Sonnabend, den 31. Oktober 1942

Herzallerliebste mein! Meine liebe, liebste [Hilde]!

Geliebtes Weib!!!

Der letzte Tag im langen Oktobermonat – ach Geliebte, er hat mir so unendlich viel Liebe gebracht. Der tägliche Bote und dazu 4 Nachzügler aus Sofia sind heute zu mir gekommen – oh Du! Du!!!

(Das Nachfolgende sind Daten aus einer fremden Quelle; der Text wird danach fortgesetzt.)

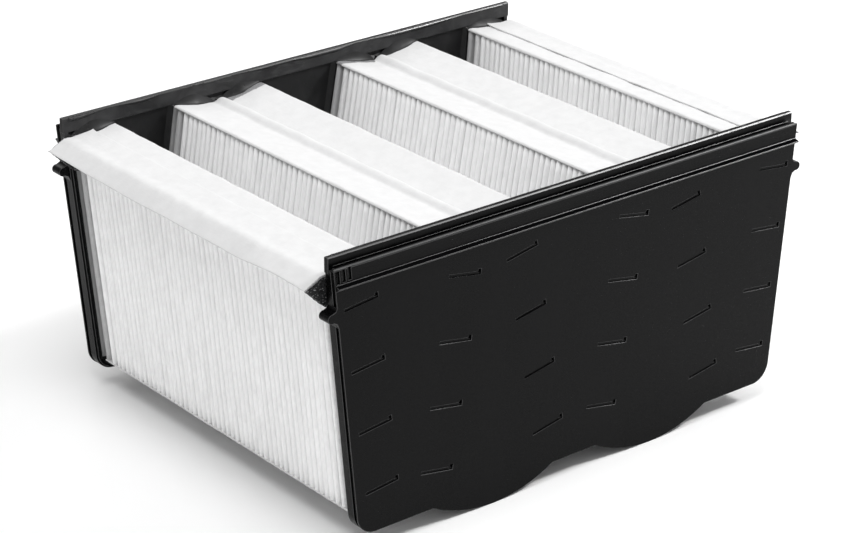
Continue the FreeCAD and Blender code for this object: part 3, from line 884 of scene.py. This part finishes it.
def strip_top(place):
    """Both upper corners of the fleece over a pack, the left one first."""
    pair = [place.corner(1, face) + place.up * sizes().fleece for face in (-1, 1)]
    return sorted(pair, key=lambda p: p[0])


def meniscus(place, wall, inward, climb, reach, rng):
    """Lens of resin over a pack's end. Across the pack its size follows a half circle; its section falls from the
    rim wall to the fleece on a parabola, and its foot and back are buried."""
    left, right = strip_top(place)
    width, spread = np.linalg.norm(right - left), 1 * MM
    t = (1 - np.cos(np.linspace(0.03, np.pi - 0.03, 61))) / 2
    size = np.sin(np.pi * t) ** 0.8
    size = size * (1 + 0.05 * waves(rng, t, 0 * t, 0.7))
    way = (right - left) / width
    base = left - way * spread + (t * (width + 2 * spread))[:, None] * way
    s = np.linspace(0, 1, 15)
    out = np.concatenate([reach * s, [reach * 0.6, 0.0]])
    rise = np.concatenate([climb * (1 - s) ** 1.7, [-0.6 * MM, -0.8 * MM]])
    loops = stacked(base[:, :1], wall + inward * out[None, :] * size[:, None],
                    base[:, 1:] + rise[None, :] * size[:, None])
    lump = waves(rng, t[:, None] * 30, s[None, :] * 3, 9) * 0.12 * MM
    loops[:, :len(s), 2] += lump * size[:, None] * (1 - s)[None, :]
    return tube_shell(loops)


def make_run(end, material):
    """Run of resin that set under the rim's inner top edge: a wedge carried along X, whose size follows slow sine
    waves down to nothing and whose upper face leans half way between the top and the wall."""
    low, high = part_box(f"{end}_end_plate")
    x = np.linspace(-1, 1, 281) * (min(abs(low.x), high.x) - 8 * MM)
    size = np.clip(0.62 + 0.42 * waves(seeded(end + "run"), x, 0 * x, 62 * MM), 0.05, 1.15)[:, None]
    out = np.array([-0.4, 0.02, 0.22, 0.44, 0.66, 0.74, 0.68, -0.4]) * MM
    drop = np.array([0.0, 0.02, 0.26, 0.52, 0.79, 1.05, 1.4, 2.4]) * MM
    loops = stacked(x[:, None], ENDS[end] * (RIM_INNER - out * size), RIM_TOP - 0.15 * MM - drop * size)
    piece(f"{end}_resin_run", *tube_shell(loops), material, "black_resin", merge=True)


def make_menisci(end, material):
    """Lenses of resin at the ends of all six packs, along the inner side of one plate's rim."""
    wall = ENDS[end] * (STRIP_END + 0.8 * MM) + ENDS[end] * 0.4 * MM
    rng = seeded(end + "menisci")
    shells = []
    for place in PACKS.values():
        reach = rng.uniform(3.2, 4.6) * MM
        top = max(corner[1] for corner in strip_top(place))
        climb = sizes().meniscus * rng.uniform(0.85, 1.1)
        if end == "near":
            climb = RIM_TOP - top + rng.uniform(0.6, 1.2) * MM
        shells.append(meniscus(place, wall, -ENDS[end], climb, reach, rng))
    piece(f"{end}_resin_menisci", *several(shells), material, "black_resin", merge=True)


# ------------ operators

class FILTER_OT_stage(bpy.types.Operator):
    """Make the floor, the soft light and the camera"""

    bl_idname = "filter.stage"
    bl_label = "Stage"

    def execute(self, context):
        looks = context.scene.filter_stage
        context.scene.view_settings.view_transform = "Standard"
        self.make_floor()
        self.make_world(looks.sky)
        for name, (location, size) in SOFT_BOXES.items():
            self.make_light(f"{name}_soft_box", location, size, getattr(looks, name))
        self.make_camera()
        return {"FINISHED"}

    def make_floor(self):
        mesh = bpy.data.meshes.new("studio_floor")
        corners = [(x * FLOOR_REACH, y * FLOOR_REACH, 0) for x, y in ((-1, -1), (1, -1), (1, 1), (-1, 1))]
        mesh.from_pydata(corners, [], [(0, 1, 2, 3)])
        floor = new_object("studio_floor", mesh)
        mesh.materials.append(pale_floor())

    def make_world(self, strength):
        world = bpy.context.scene.world or bpy.data.worlds.new("soft_studio")
        bpy.context.scene.world = world
        world.use_nodes = True
        background = world.node_tree.nodes["Background"]
        background.inputs["Color"].default_value = (1, 1, 1, 1)
        background.inputs["Strength"].default_value = strength

    def make_light(self, name, location, size, power):
        light = bpy.data.lights.new(name, "AREA")
        light.shape = "RECTANGLE"
        light.size, light.size_y = size
        light.energy = power
        lamp = new_object(name, light)
        lamp.location = location
        lamp.rotation_euler = (LIGHT_AIM - Vector(location)).to_track_quat("-Z", "Y").to_euler()

    def make_camera(self):
        data = bpy.data.cameras.new("photo_camera")
        data.sensor_fit = "HORIZONTAL"
        data.sensor_width = CAMERA_SENSOR
        data.lens = CAMERA_LENS
        data.clip_start, data.clip_end = 0.05, 60
        camera = new_object("photo_camera", data)
        camera.location = CAMERA_PLACE
        camera.rotation_euler = CAMERA_VIEW.to_track_quat("-Z", "Y").to_euler()
        bpy.context.scene.camera = camera


class FILTER_OT_end_plates(bpy.types.Operator):
    """Dress both moulded end plates"""

    bl_idname = "filter.end_plates"
    bl_label = "End plates"

    def execute(self, context):
        # The film's lighter colour is painted light, the edges' lighter colour is partly painted highlight, and the
        # copy without specular is painted shade.
        materials = [moulded_plastic(), edge_with_painted_highlight(), resin_film_with_painted_light(),
                     edge_with_painted_highlight("satin_plastic_edge", 0.38), moulded_plastic("dull_black_plastic", 0.0)]
        for end in ENDS:
            dress_plate(end, materials)
        return {"FINISHED"}


class FILTER_OT_potting(bpy.types.Operator):
    """Give the cast beds their resin and make the lenses of resin over the packs' ends"""

    bl_idname = "filter.potting"
    bl_label = "Potting resin"

    def execute(self, context):
        material = cast_resin()
        wet = cast_resin("glossy_resin_run", 0.22, 0.55)
        for end in ENDS:
            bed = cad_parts[f"{end}_potting_bed"]
            bed.data.materials.clear()
            bed.data.materials.append(material)
            make_menisci(end, material)
            make_run(end, wet)
        return {"FINISHED"}


class FILTER_OT_pleated_packs(bpy.types.Operator):
    """Fold the six pleated packs"""

    bl_idname = "filter.pleated_packs"
    bl_label = "Pleated packs"

    def execute(self, context):
        material = filter_paper()
        for name, place in PACKS.items():
            make_pack(name, place, material)
        return {"FINISHED"}


class FILTER_OT_fleece(bpy.types.Operator):
    """Lay the fleece strips over the packs' edges and hang the sealing skirts"""

    bl_idname = "filter.fleece"
    bl_label = "Fleece strips and skirts"

    def execute(self, context):
        material = white_fleece()
        for hand in SIDES:
            make_edge_band(hand, material)
            make_ridge_strip(hand, material)
            make_skirt(hand, material)
        make_tip_strip("left_tip_strip", "left_outer", "left_inner", material)
        make_tip_strip("centre_tip_strip", "left_centre", "right_centre", material)
        make_tip_strip("right_tip_strip", "right_inner", "right_outer", material)
        return {"FINISHED"}


class FILTER_OT_corner_pads(bpy.types.Operator):
    """Set the foam pads under the skirts' ends"""

    bl_idname = "filter.corner_pads"
    bl_label = "Corner pads"

    def execute(self, context):
        material = open_foam()
        for end in ENDS:
            for hand in SIDES:
                make_pad(end, hand, material)
        return {"FINISHED"}


class FILTER_PT_panel(bpy.types.Panel):
    """Sizes, colours and the steps that make the filter"""

    bl_idname = "FILTER_PT_panel"
    bl_label = "Air purifier filter"
    bl_space_type = "VIEW_3D"
    bl_region_type = "UI"
    bl_category = "Filter"

    def draw(self, context):
        for name in GROUPS:
            group, box = getattr(context.scene, name), self.layout.box()
            for key in group.bl_rna.properties.keys():
                if key not in ("rna_type", "name"):
                    box.prop(group, key)
        for step in STEPS:
            self.layout.operator(step.bl_idname)


STEPS = (FILTER_OT_end_plates, FILTER_OT_potting, FILTER_OT_pleated_packs, FILTER_OT_fleece,
         FILTER_OT_corner_pads, FILTER_OT_stage)
GROUPS = {"filter_sizes": FilterSizes, "filter_colours": FilterColours, "filter_stage": FilterStage}
CLASSES = (*GROUPS.values(), *STEPS, FILTER_PT_panel)


def register():
    for each in CLASSES:
        bpy.utils.register_class(each)
    for name, group in GROUPS.items():
        setattr(bpy.types.Scene, name, PointerProperty(type=group))


def unregister():
    for name in GROUPS:
        delattr(bpy.types.Scene, name)
    for each in reversed(CLASSES):
        bpy.utils.unregister_class(each)


def main():
    register()
    bpy.ops.filter.end_plates()
    bpy.ops.filter.potting()
    bpy.ops.filter.pleated_packs()
    bpy.ops.filter.fleece()
    bpy.ops.filter.corner_pads()
    bpy.ops.filter.stage()


if __name__ == "__main__":
    main()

Nun fehlt nur noch einer, dann ist die Zeit des Wartens und Geduldens wieder einmal glücklich überbrückt. Herzelein – es ist heute etwas spät schon. Man schied heute zwischen denen, die hier bleiben und die fort müssen – und darauf gab es ein allgemeines Umziehen. Als ich um 5 Uhr vom Dienst kam, sind wir ein Stock tiefer gezogen. Die Stube ist die gleiche – nur führt eine kleine Seitentür in einen Toilettenraum mit Waschgelegenheit. Bisher mußten wir bei jeder noch so kleinen Wäsche bis in den Hof hinuntersteigen – so haben wir es nun noch bequemer. Dieser Umzug kostete natürlich einige Zeit, zumal die neue Bude ziemlich vernachlässigt war. Wir werden sie bald in Schwung haben. Dann habe ich erst mal Abendbrot gehalten – und dann gebadet – und nun bin ich doch schon ein wenig müde. Im Dienst ging es heute auch lebhaft.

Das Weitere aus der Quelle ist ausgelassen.